Agents, tools, eval suites, and governance configs can be defined as JSON in the .nao/ directory:

.nao/
├── agents/        ← Agent definitions (prompt, model, tools, sub-agents)
├── tools/         ← Tool definitions (process, HTTP, or custom executors)
├── evals/         ← Evaluation suite definitions
└── governance/    ← Constitution rules, permissions

Or discovered from .NET assemblies in the plugins/ directory.

Tools support three execution strategies via ToolExecutionDef:

Mode	JSON field	Use case
Process	`command` + `args`	Run any executable (bash, python, node, .exe)
HTTP	`url` + `method` + `headers`	Call REST APIs, webhooks
Custom	`executor` + `config`	Use registered `IToolExecutor` (gRPC, MCP, etc.)

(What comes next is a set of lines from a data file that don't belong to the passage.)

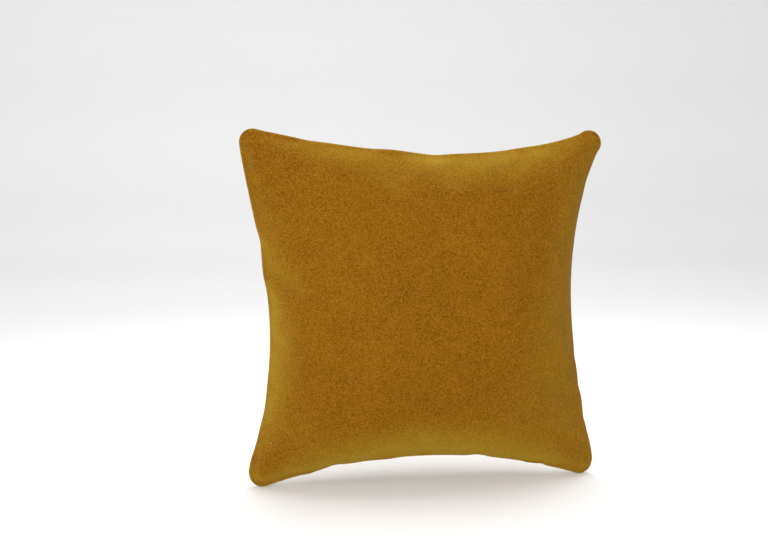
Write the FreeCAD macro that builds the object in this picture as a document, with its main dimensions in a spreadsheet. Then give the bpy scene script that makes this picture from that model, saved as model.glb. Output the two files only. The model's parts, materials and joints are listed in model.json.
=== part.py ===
import FreeCAD, Part

# A square throw pillow: a velvet cover with a concealed zip along its lower seam, round a
# fibre-filled insert. Millimetres, +Z up. The pillow stands on its two lower ears. The seam
# lies in the XZ plane, the front panel faces -Y, and the origin is under the middle of the
# lower edge. The lower seam is an arc, so every zip piece is turned about that arc's centre.
import math
import os
import Sketcher

doc = FreeCAD.newDocument("ThrowPillow")
sheet = doc.addObject("Spreadsheet::Sheet", "Sizes")

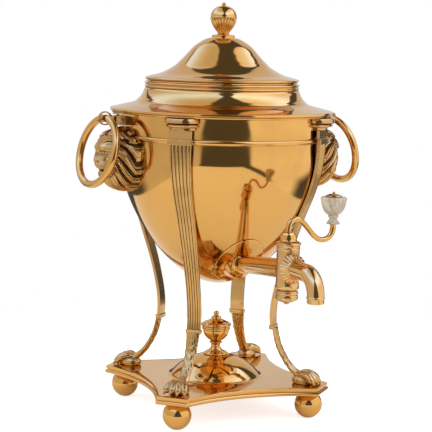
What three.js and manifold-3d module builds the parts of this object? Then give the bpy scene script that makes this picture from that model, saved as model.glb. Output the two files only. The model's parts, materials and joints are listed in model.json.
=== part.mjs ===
// A neoclassical tea urn (samovar) in polished brass, heated by a spirit burner.
// Millimetres, +Z up. The origin is on the urn's axis, level with the soles of the ball feet.
// The tap points to -Y, the ring handles are on +X and -X, and the four legs stand on the diagonals.
import * as THREE from "three";
import { mergeGeometries, mergeVertices } from "three/addons/utils/BufferGeometryUtils.js";
import Module from "manifold-3d";

const wasm = await Module();
wasm.setup();

// Shared clearances
const fit = 0.3; // gap kept between pieces that touch
const overrun = 3; // how far a cutting shape runs past what it cuts
const weldReach = 0.0001; // corners closer than this are one corner

// Numbers of facets
const bigSides = 24;
const tapSides = 16;
const midSides = 12;
const smallSides = 8;
const nutSides = 6;
const bowlSteps = 9;
const hollowSideSteps = 5; // along each hollow side of the plinth
const domeSteps = 3;
const domeUnderSteps = 2;
const ballFootSteps = 4;
const strapSteps = 6; // between two places of the strap's curve
const toeSides = [5, 4]; // round a toe, and from its one end to the other
const palmSides = [6, 4];
const cornerSteps = 2; // round each corner of a capital
const beadSteps = 2;
const finialSteps = 5;
const rivetHeadSteps = 2;
const ringSteps = 20;
const elbowSteps = 4;
const strainerSteps = 3;
const burnerKnobSteps = 4;
const halvings = 40; // when the pipe's length is found

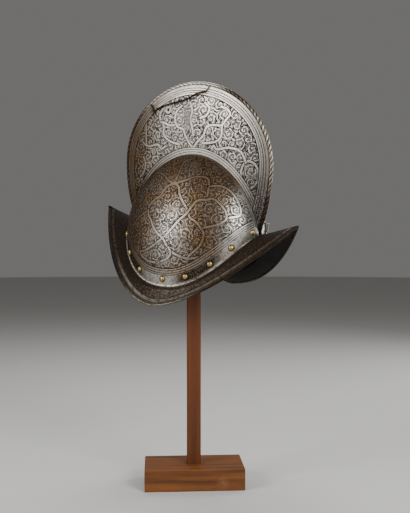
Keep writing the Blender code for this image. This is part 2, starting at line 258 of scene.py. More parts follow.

Tools can also declare verify_command/revert_command for correctness checks and rollback.

Multi-Workspace Runtime

Multiple isolated workspaces can coexist within a single Orleans silo:

WorkspaceRegistry — Thread-safe registry of loaded workspace definitions
Dynamic registration — Add/remove/reload workspaces at runtime
Session isolation — Each session is bound to a specific workspace key
Hot-reload — ReloadAsync reloads a workspace from its source path

Group Directory

Organizational multi-tenancy for teams and enterprises:

GroupDirectoryGrain — Manages members, sessions, and workspace defaults per group
Role-based membership — Members have roles (admin, member, etc.)
Session ownership — Track which sessions belong to which users and groups
Default workspace — Groups can set a default workspace for new sessions

Orchestration

The Orchestrator processes multi-turn interactions by: - Parsing LLM responses into typed AgentAction values - Executing tool calls and feeding results back - Delegating to sub-agents when appropriate - Enforcing round limits to prevent infinite loops

The EtclovgHarness wraps orchestration with all seven layers for production use.

Getting Started

# Restore tools
dotnet tool restore

# Build
dotnet build

# Run tests
dotnet test

# Generate documentation
dotnet fsdocs build --output docs/output

API Reference

API documentation is auto-generated from XML doc comments in the source code using FSharp.Formatting.